Soon after arriving, Angela’s introvertedness becomes cause for torment.  Her cabin mates wonder why she doesn’t shower when they shower, why she doesn’t go swimming, but mostly why she doesn’t say hardly anything at all.  One boy, Ricky’s friend, Paul, however, seems to break through the shell and Angela and he begin a summer fling.  Even still, Angela is still picked on and teased. As the summer goes on, the staff members, councilors and kids who tease and torment Angela begin having convenient accidents in the lake, around the cabins, even at a camp out.  But no one knows who it is.  Is it Ricky?  Is it Angela?  Or some other unseen villain… and why are these people the ones dying?

Sleepaway Camp is another film to add to your 1980s horror movie night.  The acting is typical 80s, the storyline is 80s slasher and there’s quite the reveal in the last 30 seconds.  The comparison to a more recent movie would absolutely spoil it, so let’s just say, if you’re not paying attention, you won’t see it coming.  Felissa Rose is creepy as Angela, the quiet, traumatized girl.  All the actors were good in their roles and it was a blast from the terrifying past to rewatch one of the movies that scared me as a child. 
Video (3 out of 5 stars)
Sleepaway Camp is presented in 1080p high-definition widescreen (1.78:1) and the transfer is good.  The picture is clear and easily viewed.  As most of the film is in the dark, there is a lot of black and shadows.  These were also clear and blended well together.  Colors were bright and muted appropriately and blood was not too unbelievable.  Sleepaway Camp was good to watch on Blu-ray.
Audio (3 out of 5 stars)
The DTS-HD master audio mono presentation of Sleepaway Camp was also good.  I could hear all the dialogue and the background wasn’t overwhelming.  Screams weren’t too over exaggerated and the music was just creepy enough.  English subtitles are available if needed.
Extras (3 out of 5 stars)
There are a bunch of features on the blu-ray disc, not all were necessary or interesting.  The most interesting was the behind-the-scenes look at the film. 
  • At the Waterfront after the Social:  The Legacy of Sleepaway Camp – A 45-minute behind-the-scenes look at the film with interviews with cast and crew.  I really enjoyed watching this feature.  It was super interesting and I liked hearing from everyone how they became involved with the film, their experiences on set and how everyone got along.
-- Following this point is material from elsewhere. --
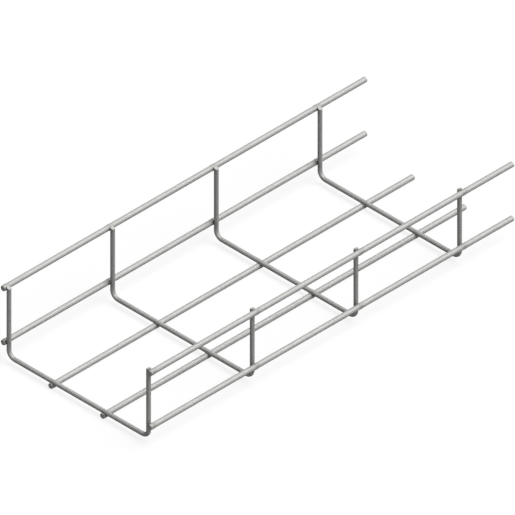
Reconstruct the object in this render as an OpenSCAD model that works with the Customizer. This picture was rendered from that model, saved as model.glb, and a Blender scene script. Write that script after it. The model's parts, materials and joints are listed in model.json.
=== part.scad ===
// Straight section of welded wire mesh cable basket, all of round steel wire.
// Cross wires bent to a U hold the floor and the two low sides open. Long wires
// run the whole length under the floor and outside the legs, and each is
// resistance-welded to every cross wire that it meets.
//
// +Y runs along the basket and +Z is up. The origin is the middle of the
// footprint, on the level that the floor wires rest on.

/* [Basket] */
// Length of the section, which is the length of every long wire
basket_length = 350; // [120:1:3000]
// Clear width between the legs of a cross wire
inside_width = 131.3; // [80:0.1:600]
// Clear depth from the floor run of a cross wire to the tips of its legs
inside_depth = 55.3; // [35:0.1:150]

/* [Long wires] */
// Diameter of the long wires
long_wire_d = 4.1; // [3:0.1:6]
// Number of floor wires
floor_wires = 2; // [1:1:6]
// Distance between neighbouring floor wires, centre to centre
floor_pitch = 50; // [15:1:100]
// Height of the low side wires above the floor wires, centre to centre
low_wire_rise = 13.4; // [12:0.1:30]
// Depth of the top side wires' centres below the tips of the legs
top_wire_drop = 0.95; // [0:0.05:10]

/* [Cross wires] */
// Diameter of the cross wires
cross_wire_d = 3.35; // [2.5:0.05:5]
// Distance between neighbouring cross wires, centre to centre
cross_pitch = 100; // [20:1:200]
// Distance of the first cross wire from the near ends of the long wires
end_lead = 2.6; // [2.5:0.1:50]
// Radius of the bends between floor run and legs, on the wire's centreline
bend_r = 5.8; // [4:0.1:8]

/* [Welds] */
// How far a cross wire is pressed into a floor wire
floor_set_down = 1.15; // [0.1:0.05:1.3]
// How far a cross wire is pressed into a side wire
side_set_down = 0.2; // [0.1:0.05:1.3]
// Length of wire that each weld has heated and swollen
weld_length = 4.4; // [3.4:0.1:5]
// How far a long wire swells out sideways there
weld_swell = 0.2; // [0.16:0.02:0.4]
// Depth of the flat that the welding electrode leaves at the back of a weld
electrode_flat = 0.1; // [0.05:0.01:0.3]

/* [Hidden] */
$fn = 64;

long_r = long_wire_d / 2;
cross_r = cross_wire_d / 2;

// heights of wire centres above the level that the basket rests on
floor_z = long_r;
run_z = floor_z + long_r + cross_r - floor_set_down;
tip_z = run_z + cross_r + inside_depth;
low_z = floor_z + low_wire_rise;
top_z = tip_z - top_wire_drop;

// distances of wire centres from the middle plane
leg_x = inside_width / 2 + cross_r;
side_x = leg_x + cross_r + long_r - side_set_down;
floor_xs = [for (i = [0:floor_wires - 1]) (i - (floor_wires - 1) / 2) * floor_pitch];

// places of the cross wires along the basket: as many as the length takes
cross_wires = 1 + floor((basket_length - end_lead - weld_length / 2) / cross_pitch);
cross_ys = [for (i = [0:cross_wires - 1]) end_lead + i * cross_pitch - basket_length / 2];

steel_light = [0.80, 0.80, 0.79];
steel_mid = [0.62, 0.62, 0.61];

// Block that presses a flat of the given depth on a wire of radius r. The wire
// runs along Y through the origin, and the flat faces down.
module electrode(r) {
  reach = r + weld_swell;
  translate([-reach, -weld_length / 2, -2 * reach])
    cube([2 * reach, weld_length, 2 * reach - r + electrode_flat]);
}

// Round rod along Y, centred on the origin.
module rod(r, length) {
  rotate([90, 0, 0]) cylinder(r = r, h = length, center = true);
}

// One leg of a cross wire, on the right, with the bend at its foot.
module leg() {
  bend_x = leg_x - bend_r;
  bend_z = run_z + bend_r;
  translate([bend_x, 0, bend_z])
    rotate([90, 0, 0])
      rotate([0, 0, -90])
        rotate_extrude(angle = 90) translate([bend_r, 0]) circle(r = cross_r);
  translate([leg_x, 0, bend_z]) cylinder(r = cross_r, h = tip_z - bend_z);
}

// Cross wire bent to a U, before it is welded.
module bent_wire() {
  run_length = 2 * (leg_x - bend_r);
  translate([0, 0, run_z]) rotate([0, 0, 90]) rod(cross_r, run_length);
  leg();
  mirror([1, 0, 0]) leg();
}

// Cross wire with the electrodes' flats, which lie on the inside of the basket.
module cross_wire(y) {
  color(steel_mid) translate([0, y, 0]) difference() {
    bent_wire();
    for (x = floor_xs)
      translate([x, 0, run_z]) rotate([0, 180, 90]) electrode(cross_r);
    for (side = [0, 1], z = [low_z, top_z])
      mirror([side, 0, 0]) translate([leg_x, 0, z]) rotate([90, 0, 90]) electrode(cross_r);
  }
}

// Long wire along Y through (x, z). It is swollen at each weld, pressed flat at
// the back, and seated in a saddle that the cross wire has sunk into its front.
// Turned by 0 degrees about Y, its back faces down.
module long_wire(x, z, turn) {
  color(steel_light) difference() {
    translate([x, 0, z]) rotate([0, turn, 0]) difference() {
      union() {
        rod(long_r, basket_length);
        for (y = cross_ys) translate([0, y, 0]) rod(long_r + weld_swell, weld_length);
      }
      for (y = cross_ys) translate([0, y, 0]) electrode(long_r);
    }
    for (y = cross_ys) translate([0, y, 0]) bent_wire();
  }
}

for (i = [1:floor_wires])
  long_wire(floor_xs[i - 1], floor_z, 0);
long_wire(-side_x, low_z, 90);  // low_wire_left
long_wire(side_x, low_z, -90);  // low_wire_right
long_wire(-side_x, top_z, 90);  // top_wire_left
long_wire(side_x, top_z, -90);  // top_wire_right
for (i = [1:cross_wires])
  cross_wire(cross_ys[i - 1]);
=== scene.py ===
import json
import math
import bpy
import numpy as np
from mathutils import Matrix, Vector


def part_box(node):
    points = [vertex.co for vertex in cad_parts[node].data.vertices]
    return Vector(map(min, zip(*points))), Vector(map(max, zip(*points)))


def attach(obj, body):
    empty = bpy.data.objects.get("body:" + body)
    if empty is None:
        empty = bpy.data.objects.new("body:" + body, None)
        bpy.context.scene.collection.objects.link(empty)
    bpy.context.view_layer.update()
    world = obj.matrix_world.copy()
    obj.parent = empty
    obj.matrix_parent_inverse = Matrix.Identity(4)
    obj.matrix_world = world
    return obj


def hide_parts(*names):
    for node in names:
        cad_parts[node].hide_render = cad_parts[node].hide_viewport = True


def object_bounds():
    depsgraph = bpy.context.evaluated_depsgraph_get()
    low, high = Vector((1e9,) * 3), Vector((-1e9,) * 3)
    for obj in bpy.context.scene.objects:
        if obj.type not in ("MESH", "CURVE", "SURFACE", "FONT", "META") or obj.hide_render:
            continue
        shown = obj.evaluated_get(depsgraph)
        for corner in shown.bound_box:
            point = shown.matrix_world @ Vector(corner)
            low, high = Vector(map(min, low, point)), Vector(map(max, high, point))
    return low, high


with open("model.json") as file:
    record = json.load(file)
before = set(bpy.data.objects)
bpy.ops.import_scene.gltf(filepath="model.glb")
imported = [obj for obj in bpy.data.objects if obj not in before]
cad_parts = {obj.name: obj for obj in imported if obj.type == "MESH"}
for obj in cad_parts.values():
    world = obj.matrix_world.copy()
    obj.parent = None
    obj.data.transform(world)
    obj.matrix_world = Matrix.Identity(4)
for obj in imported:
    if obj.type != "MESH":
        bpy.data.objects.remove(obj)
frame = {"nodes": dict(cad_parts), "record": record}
cadLow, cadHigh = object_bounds()
print("frame loaded")


# curves and rings

def hill(t):
    # smooth hill: cosine squared of the distance t from its top, and nothing past t = 1
    return np.cos(np.clip(np.abs(t), 0, 1) * np.pi / 2) ** 2


def rise(t):
    # smooth step that goes from 0 to 1 while t does
    t = np.clip(t, 0, 1)
    return t * t * (3 - 2 * t)


def nearest(distance, places):
    # distance from each ring or point along a wire to the nearest of these places
    return np.abs(distance[..., None] - np.array(places)).min(axis=-1)


def stations(length, shape, places):
    # distances along a wire: even steps, finer ones within reach of each place, none too close
    even = np.linspace(0, length, int(length / shape["step"]) + 2)
    reach = shape["fineReach"]
    fine = [np.arange(place - reach, place + reach, shape["fineStep"]) for place in places]
    every = np.unique(np.round(np.concatenate([even] + fine), 7))
    tooClose = 0.4 * shape["fineStep"]
    return every[np.append(True, np.diff(every) > tooClose)]


def cutEnd(radius, rim):
    # rings of a cut wire end, from the middle of its face out: the flat face, then a quarter circle
    # round the rim; gives how far each ring lies in from the end, and how far out from the axis
    faceRings = np.array([0, 0.3, 0.6, 0.85]) * (radius - rim)
    turn = np.linspace(0, np.pi / 2, 6)
    inward = np.concatenate([np.zeros(len(faceRings)), rim * (1 - np.cos(turn))])
    outward = np.concatenate([faceRings, radius - rim * (1 - np.sin(turn))])
    return inward, outward


def wireRings(length, radius, shape, places):
    # distance along the wire, radius and share of cut face of every ring, both ends being cut
    inward, outward = cutEnd(radius, shape["rim"])
    pastRim = 1.2 * shape["rim"]
    along = stations(length, shape, places)
    along = along[(along > pastRim) & (along < length - pastRim)]
    face = (inward == 0).astype(float)
    distance = np.concatenate([inward, along, length - inward[::-1]])
    radii = np.concatenate([outward, np.full(len(along), radius), outward[::-1]])
    cut = np.concatenate([face, np.zeros(len(along)), face[::-1]])
    return distance, radii, cut


def around(count):
    # angles round a ring
    return np.linspace(0, 2 * np.pi, count, endpoint=False)


# meshes

def meshPiece(name, points, quads, triangles, layers):
    # mesh object with smooth shading and one attribute for each layer; the sign of the volume under
    # the quads tells whether the faces look outwards, and if not they are turned round
    a, b, c, d = (points[quads[:, i]] - points.mean(axis=0) for i in range(4))
    volume = (np.cross(a, b) * c).sum() + (np.cross(a, c) * d).sum()
    if volume < 0:
        quads = quads[:, ::-1]
        triangles = triangles[:, ::-1]
    mesh = bpy.data.meshes.new(name)
    mesh.from_pydata(points.tolist(), [], quads.tolist() + triangles.tolist())
    for key, values in layers.items():
        kind, field = ("FLOAT_VECTOR", "vector") if values.ndim == 2 else ("FLOAT", "value")
        layer = mesh.attributes.new(key, kind, "POINT")
        layer.data.foreach_set(field, values.astype(np.float32).ravel())
    mesh.polygons.foreach_set("use_smooth", np.ones(len(mesh.polygons), bool))
    mesh.update()
    piece = bpy.data.objects.new(name, mesh)
    bpy.context.scene.collection.objects.link(piece)
    return piece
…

  • Judy:  A short film by Jeff Hayes (starring Karen Fields) – A mini movie based on the character of Judy and what happened to her after she was rescued from Camp Arawak.  This was really weird and awkward.
  • Princess: A Music Video by Jonathan Tiersten – The music video for the song The Princess.  It sounded like an American Idol audition and over auto-tuned.  The song didn’t even make sense.
  • Camp Arawak Scrapbook – A photo slide show of the cast from the filming of the movie.  It’s just the photos with no background music.  I thought the slideshow could have gone faster… the photos took too long to change from one to the next.
  • Theatrical Trailer and TV Spots – The trailer and commercials for the film.  The narrator for these spots was really creepy.  And all the spots were pretty much the same.
  • Rare Images from Make-up Effects Artist Ed French – Story boards and drawings of the special effects used in the film.  Set as a slide show with no background music.
  • A Demonstration of the 2K Film Scan Process – A look at how Sleepaway Camp was scanned from the original 1983 film and remastered.  This was hard to understand what they were doing because there wasn’t really an explanation of what was going on… there was a guy explaining what he was doing, but not really why he was doing it.  It’s really technical and I found myself really bored.
  • Under the “Audio” tab:
    • Commentary with actors Felissa Rose and Jonathan Tiersten
    • Commentary with writer/director Robert Hiltzik, moderated by Jeff Hayes
    • Commentary with writer/director Robert Hiltzik and star Felissa Rose
Summary (3 out of 5 stars)
Sleepaway Camp instills so much fear in me that I still don’t want to go away to camp.  My one foray into sleepaway camp was in the sixth grade and was only for one week.  I was so scared on a night hike that a councilor had to take me back to camp and I had an extra night of square dancing.  I can’t even imagine being sent away for the whole summer.  Sleepaway Camp is a film that likely kept many kids away from summer camp over the years.  This film is nothing like the camp in The Parent Trap.  Keep your kids at home and teach them not to make fun of the quiet chick… you never know what she’s hiding or who is protecting her.